L’année 1941 se révèle cependant fort médiocre. Nous n’en retiendrons que La Fille du puisatier de Marcel Pagnol, L’Assassinat du Père Noël de Christian-Jaque, et Nous les gosses du débutant Louis Daquin. La Continental, qui s’inspirera souvent des genres américains à succès, produit Premier Rendez-vous, une brillante comédie d’Henri Decoin. Henri-Georges Clouzot, qui avait déjà réalisé à Berlin, au début des années 1930, plusieurs versions allemandes de films français, est nommé directeur artistique de la nouvelle firme. Il participera au scénario et à la production de deux films importants : Le Dernier des six (1941) de Georges Lacombe, et surtout Les Inconnus dans la maison (1942) d’Henri Decoin, d’après Simenon. Un autre roman de Simenon, adapté par Marcel Aymé, Le Voyageur de la Toussaint (1942) sera porté à l’écran par Louis Daquin.

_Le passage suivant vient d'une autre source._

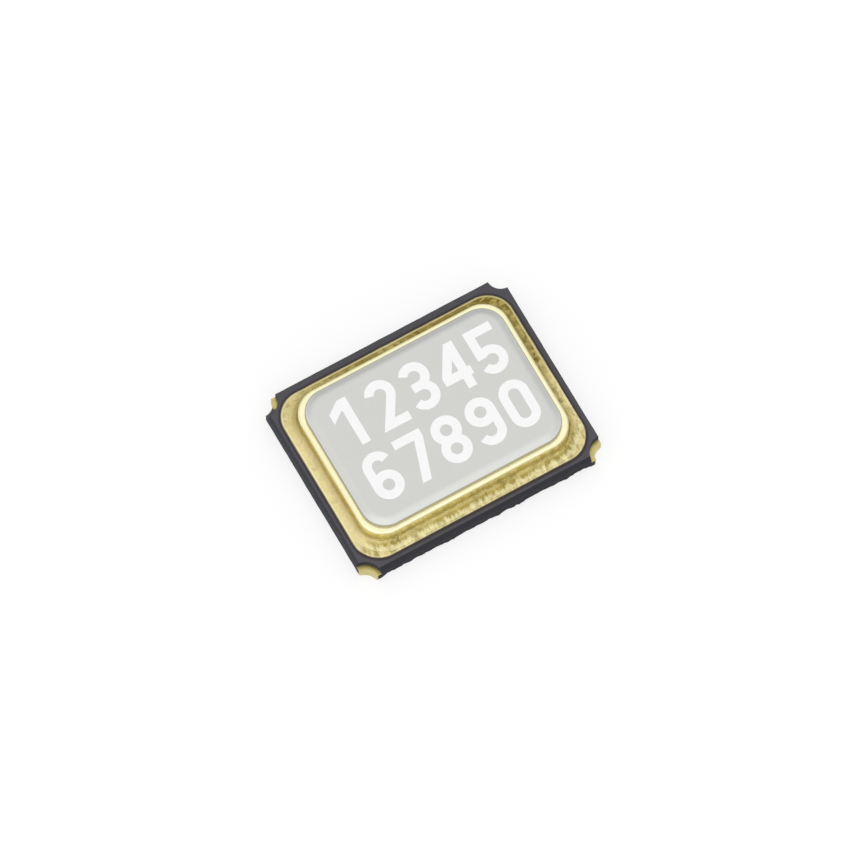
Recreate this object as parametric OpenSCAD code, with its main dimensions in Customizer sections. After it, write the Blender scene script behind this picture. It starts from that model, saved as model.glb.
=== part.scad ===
// Surface-mount crystal oscillator in a ceramic package of 3.2 x 2.5 mm with a seam-welded metal lid.
// Millimetres, +Z up. The origin is on the mounting plane, under the middle of the package.
// Terminal 1 is at the corner -X -Y; 2, 3 and 4 follow counter-clockwise, seen from above.

/* [Ceramic base] */
// Length of the ceramic base along X
package_l = 3.2; // [3:0.1:4]
// Width of the ceramic base along Y
package_w = 2.5; // [2.4:0.1:3.2]
// Thickness of the lower ceramic layer, the floor of the die well
base_layer_t = 0.115; // [0.08:0.005:0.2]
// Thickness of the middle ceramic layer, whose top is the ledge in each corner
middle_layer_t = 0.04; // [0.03:0.005:0.08]
// Thickness of the upper ceramic layer, which carries the seal ring and the quartz
top_layer_t = 0.11; // [0.1:0.005:0.2]
// Bevel that the snapped score lines leave along the outer edges
score_bevel = 0.03; // [0.005:0.005:0.03]

/* [Terminals] */
// Thickness of every printed and plated metal layer
metal_t = 0.015; // [0.01:0.001:0.02]
// Length of a solder pad along X
pad_l = 1; // [0.8:0.05:1.1]
// Width of a solder pad along Y
pad_w = 0.8; // [0.65:0.05:0.9]
// Distance of a solder pad from the edges of the base
pad_setback = 0.05; // [0.03:0.01:0.08]
// Chamfer that marks the pad of terminal 1
pin_one_chamfer = 0.22; // [0.1:0.01:0.3]
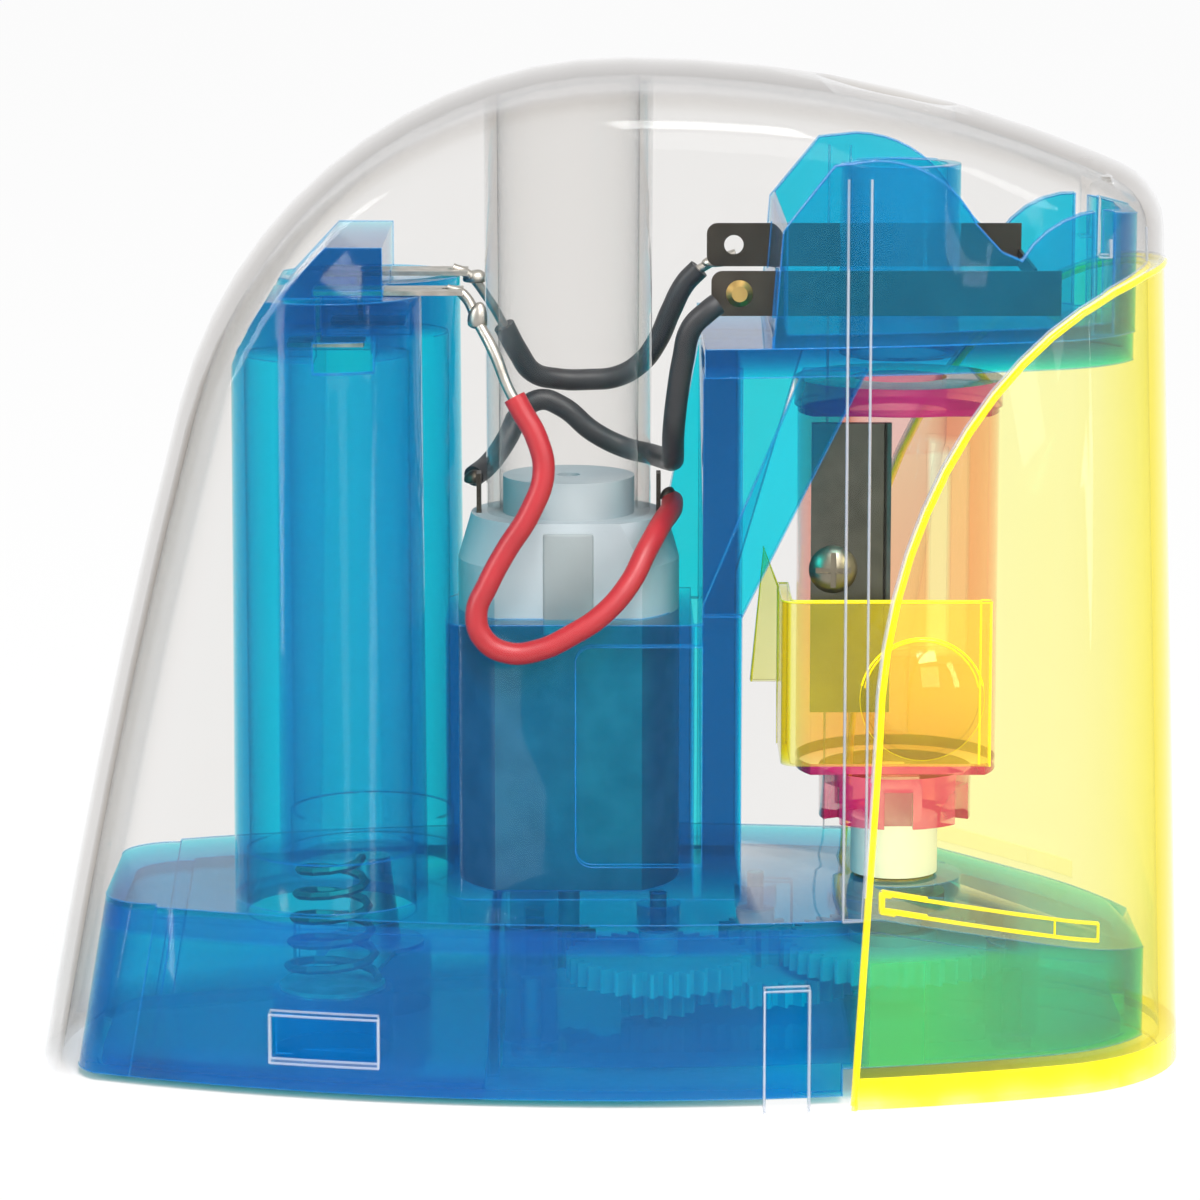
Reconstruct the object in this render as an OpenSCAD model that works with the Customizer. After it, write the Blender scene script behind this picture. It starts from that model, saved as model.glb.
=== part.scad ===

Mais la production de 1942 allait réserver de très heureuses surprises. Outre Les Inconnus dans la maison, citons Le Mariage de Chiffon d’Autant-Lara et Pontcarral de Delannoy (on verra dans les stoïques vicissitudes de cet officier bonapartiste sous la Restauration de claires allusions à l’actualité). Deux films policiers, Dernier Atout et L’assassin habite au 21, marquent les remarquables débuts de Becker et de Clouzot. Au mois de décembre, enfin, éclate la révélation des Visiteurs du soir. Au sein de la pénurie générale, le cinéma français entamait un paradoxal « âge d’or ».